[What to work on] Extract the complete listing and output it unchanged.

[Available data]

□ □ □ □

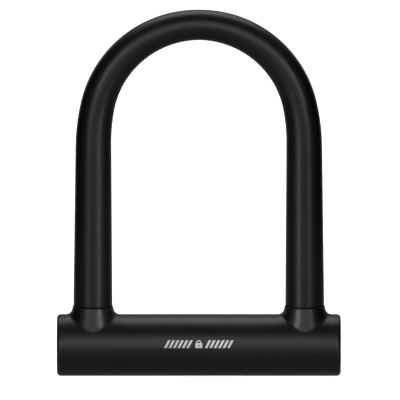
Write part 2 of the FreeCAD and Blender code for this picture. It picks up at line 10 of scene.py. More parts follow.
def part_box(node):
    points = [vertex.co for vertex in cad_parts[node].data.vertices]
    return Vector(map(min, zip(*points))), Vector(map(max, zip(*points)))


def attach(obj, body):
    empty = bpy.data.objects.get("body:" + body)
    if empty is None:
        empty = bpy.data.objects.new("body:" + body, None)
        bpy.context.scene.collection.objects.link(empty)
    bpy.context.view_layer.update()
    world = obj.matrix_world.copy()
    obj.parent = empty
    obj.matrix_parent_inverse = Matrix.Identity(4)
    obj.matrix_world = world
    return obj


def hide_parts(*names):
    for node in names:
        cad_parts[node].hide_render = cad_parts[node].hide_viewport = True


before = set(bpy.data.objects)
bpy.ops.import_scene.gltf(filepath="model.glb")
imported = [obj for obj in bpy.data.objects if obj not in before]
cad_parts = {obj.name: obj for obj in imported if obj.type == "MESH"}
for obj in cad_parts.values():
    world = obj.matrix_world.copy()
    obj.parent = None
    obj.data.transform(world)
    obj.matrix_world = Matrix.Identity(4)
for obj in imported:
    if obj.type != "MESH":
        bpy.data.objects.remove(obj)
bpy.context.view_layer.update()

bl_info = {
    "name": "U Lock Looks",
    "version": (1, 0, 0),
    "blender": (4, 5, 0),
    "location": "View3D > Sidebar > U Lock",
    "description": "Models the moulded skins of a bicycle U lock and gives every piece its finish",
    "category": "Object",
}

MM = 0.001


BAR_LOW, BAR_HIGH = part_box("shackle_bar")
SLEEVE_LOW, SLEEVE_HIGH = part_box("shackle_sleeve")
COVER_LOW, COVER_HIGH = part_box("crossbar_cover")
SEAL_LOW, SEAL_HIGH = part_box("leg_seal_right")
CAP_LOW, CAP_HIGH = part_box("end_cap_right")
CROSSBAR_R = (COVER_HIGH.y - COVER_LOW.y) / 2
AXIS_Z = COVER_LOW.z + CROSSBAR_R
LEG_X = (SEAL_LOW.x + SEAL_HIGH.x) / 2
BAR_R = (BAR_HIGH.y - BAR_LOW.y) / 2

# The sleeve: its rings up one leg to the top of the bend, its open end and its parting line.
LEG_RINGS = 12
SHOULDER_RINGS = 5
BEND_RINGS = 26
LIP_RINGS = 5
BORE_DEPTH = 3 * MM
BORE_CHAMFER = 0.4 * MM
PARTING_HALF_WIDTH = 0.22 * MM

# The end cap: its face from the rim inwards, its spigot and the broken edge at the cover.
CAP_RIM_WIDTH = 2.6 * MM
CAP_GROOVE_WIDTH = 0.5 * MM
CAP_DISH = 0.45 * MM
CAP_FACE_WIDTH = 9.2 * MM
CAP_CROWN = 0.12 * MM
CAP_DIMPLE_WIDTH = 0.3 * MM
CAP_DIMPLE = 0.25 * MM
CAP_DIMPLE_FLOOR = 0.2 * MM
CAP_SHARP_LINE = 0.25 * MM
SPIGOT_SHOULDER = 2.5 * MM
SPIGOT_LENGTH = 2.1 * MM
SPIGOT_STEP = 12.0 * MM
CAP_BACK_BEVEL = 0.25 * MM

TINY = 1e-6
FLAT = 0.99
WELD = 0.01 * MM
WELD_COPY = 0.002 * MM


# ---------------------------------------------------------------- settings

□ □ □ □

[Result for this task]
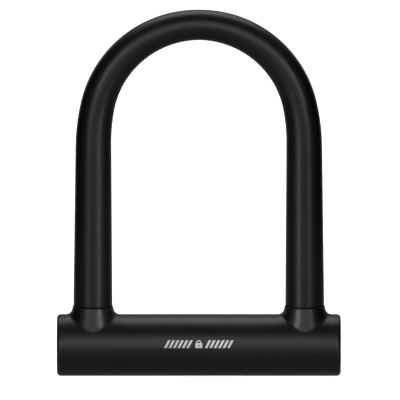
Write part 2 of the FreeCAD and Blender code for this picture. It picks up at line 10 of scene.py. More parts follow.
def part_box(node):
    points = [vertex.co for vertex in cad_parts[node].data.vertices]
    return Vector(map(min, zip(*points))), Vector(map(max, zip(*points)))


def attach(obj, body):
    empty = bpy.data.objects.get("body:" + body)
    if empty is None:
        empty = bpy.data.objects.new("body:" + body, None)
        bpy.context.scene.collection.objects.link(empty)
    bpy.context.view_layer.update()
    world = obj.matrix_world.copy()
    obj.parent = empty
    obj.matrix_parent_inverse = Matrix.Identity(4)
    obj.matrix_world = world
    return obj


def hide_parts(*names):
    for node in names:
        cad_parts[node].hide_render = cad_parts[node].hide_viewport = True


before = set(bpy.data.objects)
bpy.ops.import_scene.gltf(filepath="model.glb")
imported = [obj for obj in bpy.data.objects if obj not in before]
cad_parts = {obj.name: obj for obj in imported if obj.type == "MESH"}
for obj in cad_parts.values():
    world = obj.matrix_world.copy()
    obj.parent = None
    obj.data.transform(world)
    obj.matrix_world = Matrix.Identity(4)
for obj in imported:
    if obj.type != "MESH":
        bpy.data.objects.remove(obj)
bpy.context.view_layer.update()

bl_info = {
    "name": "U Lock Looks",
    "version": (1, 0, 0),
    "blender": (4, 5, 0),
    "location": "View3D > Sidebar > U Lock",
    "description": "Models the moulded skins of a bicycle U lock and gives every piece its finish",
    "category": "Object",
}

MM = 0.001


BAR_LOW, BAR_HIGH = part_box("shackle_bar")
SLEEVE_LOW, SLEEVE_HIGH = part_box("shackle_sleeve")
COVER_LOW, COVER_HIGH = part_box("crossbar_cover")
SEAL_LOW, SEAL_HIGH = part_box("leg_seal_right")
CAP_LOW, CAP_HIGH = part_box("end_cap_right")
CROSSBAR_R = (COVER_HIGH.y - COVER_LOW.y) / 2
AXIS_Z = COVER_LOW.z + CROSSBAR_R
LEG_X = (SEAL_LOW.x + SEAL_HIGH.x) / 2
BAR_R = (BAR_HIGH.y - BAR_LOW.y) / 2

# The sleeve: its rings up one leg to the top of the bend, its open end and its parting line.
LEG_RINGS = 12
SHOULDER_RINGS = 5
BEND_RINGS = 26
LIP_RINGS = 5
BORE_DEPTH = 3 * MM
BORE_CHAMFER = 0.4 * MM
PARTING_HALF_WIDTH = 0.22 * MM

# The end cap: its face from the rim inwards, its spigot and the broken edge at the cover.
CAP_RIM_WIDTH = 2.6 * MM
CAP_GROOVE_WIDTH = 0.5 * MM
CAP_DISH = 0.45 * MM
CAP_FACE_WIDTH = 9.2 * MM
CAP_CROWN = 0.12 * MM
CAP_DIMPLE_WIDTH = 0.3 * MM
CAP_DIMPLE = 0.25 * MM
CAP_DIMPLE_FLOOR = 0.2 * MM
CAP_SHARP_LINE = 0.25 * MM
SPIGOT_SHOULDER = 2.5 * MM
SPIGOT_LENGTH = 2.1 * MM
SPIGOT_STEP = 12.0 * MM
CAP_BACK_BEVEL = 0.25 * MM

TINY = 1e-6
FLAT = 0.99
WELD = 0.01 * MM
WELD_COPY = 0.002 * MM


# ---------------------------------------------------------------- settings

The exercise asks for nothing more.